Se trata de convenciones solemnes que han sido violadas y que, al igual que los demás principados de Europa, quieren la integridad del dominio papal intacta y segura. Se trata de la destrucción violenta de aquel Principado que por el singular consejo de la divina Providencia fue dado al Romano Pontífice, para que pudiera ejercer su Ministerio Apostólico en toda la Iglesia con la más plena libertad. Esta libertad, sin duda, debe ser de la mayor preocupación para todos los príncipes, a fin de que el mismo Papa no esté sometido a la influencia de ningún poder civil, y que así se le proporcione igualmente la tranquilidad espiritual de los católicos que viven en los dominios de los mismos príncipes.
Todos los príncipes soberanos deben, por tanto, convencerse de que Nuestra causa está íntimamente ligada a la suya, y que ellos, acudiendo en nuestra ayuda, proveerán no menos a la salvación de los suyos que a la de Nuestros derechos.
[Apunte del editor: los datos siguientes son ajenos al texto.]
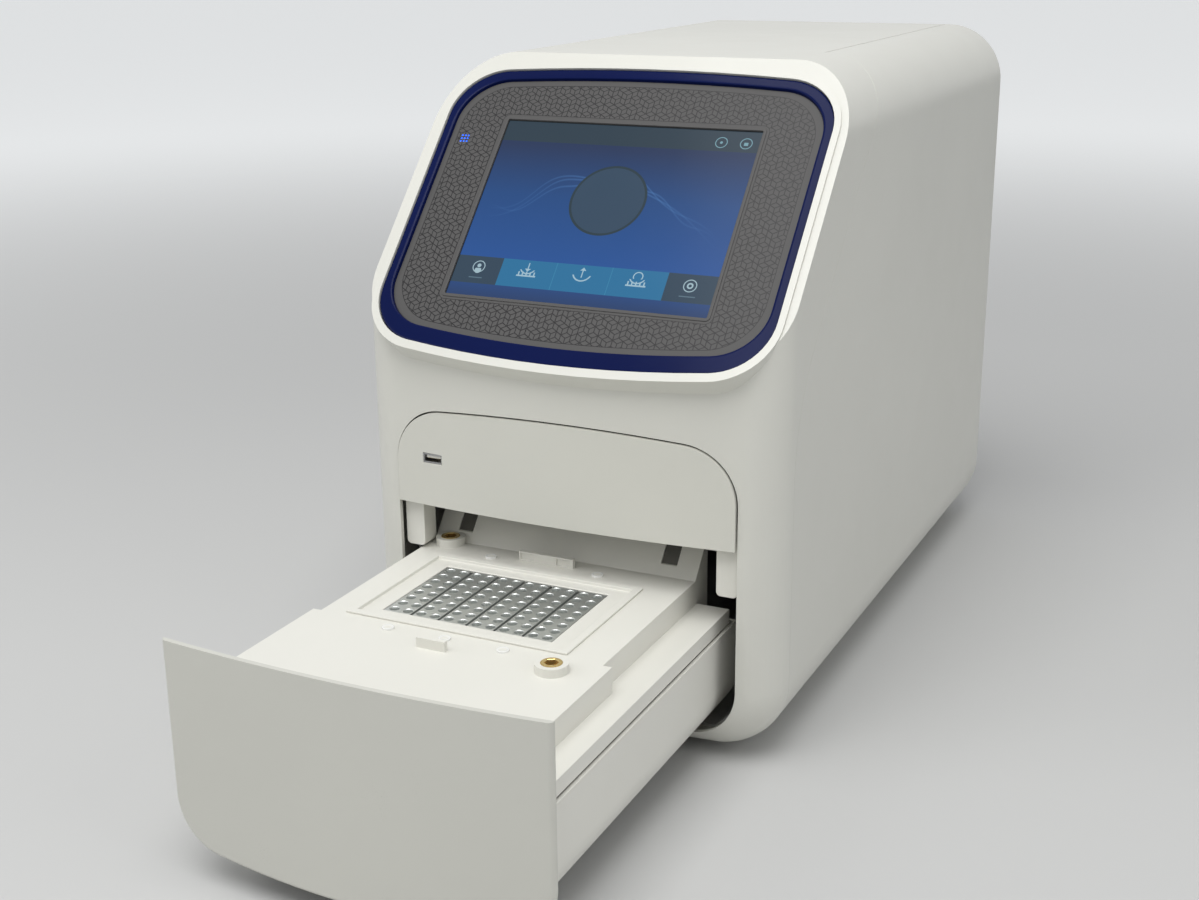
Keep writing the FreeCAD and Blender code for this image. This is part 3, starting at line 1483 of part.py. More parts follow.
for side, word in ((-1, "left"), (1, "right")):
    screw = new_body(f"{word}_screw_body", "case", f"block_x + {side} * screw_x", "block_y")
    pad(
        screw, "XY", circle("0", "0", "screw_radius"), "shelf_top + fit_gap",
        "tower_top - tower_sheet - fit_gap",
    )
    pad(
        screw, "XY", circle("0", "0", "shaft_radius"), "tower_top - tower_sheet - fit_gap",
        "tower_top + 3 * shaft_radius",
    )
    node(f"{word}_lead_screw", screw)

towers = []
for side in (-1, 1):
    tower = new_body(
        f"tower_{'left' if side < 0 else 'right'}", "case", f"block_x + {side} * screw_x", "block_y"
    )
    span = sorted(
        [f"{-side} * lift_motor_size / 2", f"{side} * (4 * screw_radius + tower_sheet)"], key=number
    )
    wall = sorted([f"{side} * 4 * screw_radius", f"{side} * (4 * screw_radius + tower_sheet)"], key=number)
    depth = ("-lift_motor_size / 2", "lift_motor_size / 2")
    profile = rectangle(tuple(wall), ("shelf_top", "tower_top"))
    pad(tower, "XZ", profile, *depth)
    pad(tower, "XZ", rectangle(tuple(span), ("tower_top - tower_sheet", "tower_top")), *depth)
    foot = sorted(
        [f"{side} * 1.5 * screw_radius", f"{side} * (4 * screw_radius + tower_sheet)"], key=number
    )
    pad(tower, "XZ", rectangle(tuple(foot), ("shelf_top", "shelf_top + tower_sheet")), *depth)
    pocket(
        tower, "XY", circle("0", "0", "shaft_radius + fit_gap / 6"), "tower_top - 2 * tower_sheet",
        "tower_top",
    )
    towers.append(tower)
node("lift_towers", group("lift_brackets", *towers))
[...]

Por lo tanto, les exhortamos y suplicamos con confianza que nos ayuden, cada uno según su condición y oportunidad. No dudamos de que los príncipes y pueblos católicos, en particular, nos prestarán toda su atención y trabajo, apresurándose a ayudarnos en todo, y a proteger y defender, de acuerdo con su deber común, al Padre y Pastor de todo el rebaño cristiano, que está siendo combatido por las armas parricidas de un hijo degenerado.
Ya que sabéis, sobre todo, Venerables Hermanos, que toda nuestra esperanza ha de estar puesta en Dios, que es nuestra ayuda y refugio en nuestras tribulaciones; Que hiere y cura, golpea y sana, mortifica y vivifica, conduce al abismo y devuelve a la luz, así que con toda la fe y humildad de Nuestro corazón no dejemos de hacerle continuas y fervientes oraciones, valiéndose en primer lugar del eficacísimo patrocinio de la Inmaculada y Santísima Virgen María, Madre de Dios, y del sufragio de los Beatos Pedro y Pablo, para que con el poder de su brazo venza la soberbia de sus enemigos, y expulse, humille y abata a todos los adversarios de su santa Iglesia; y por la virtud omnipresente de su gracia haga que los corazones de todos los prevaricadores entren en razón, y que la Santa Madre Iglesia se alegre cuanto antes de su más deseada conversión.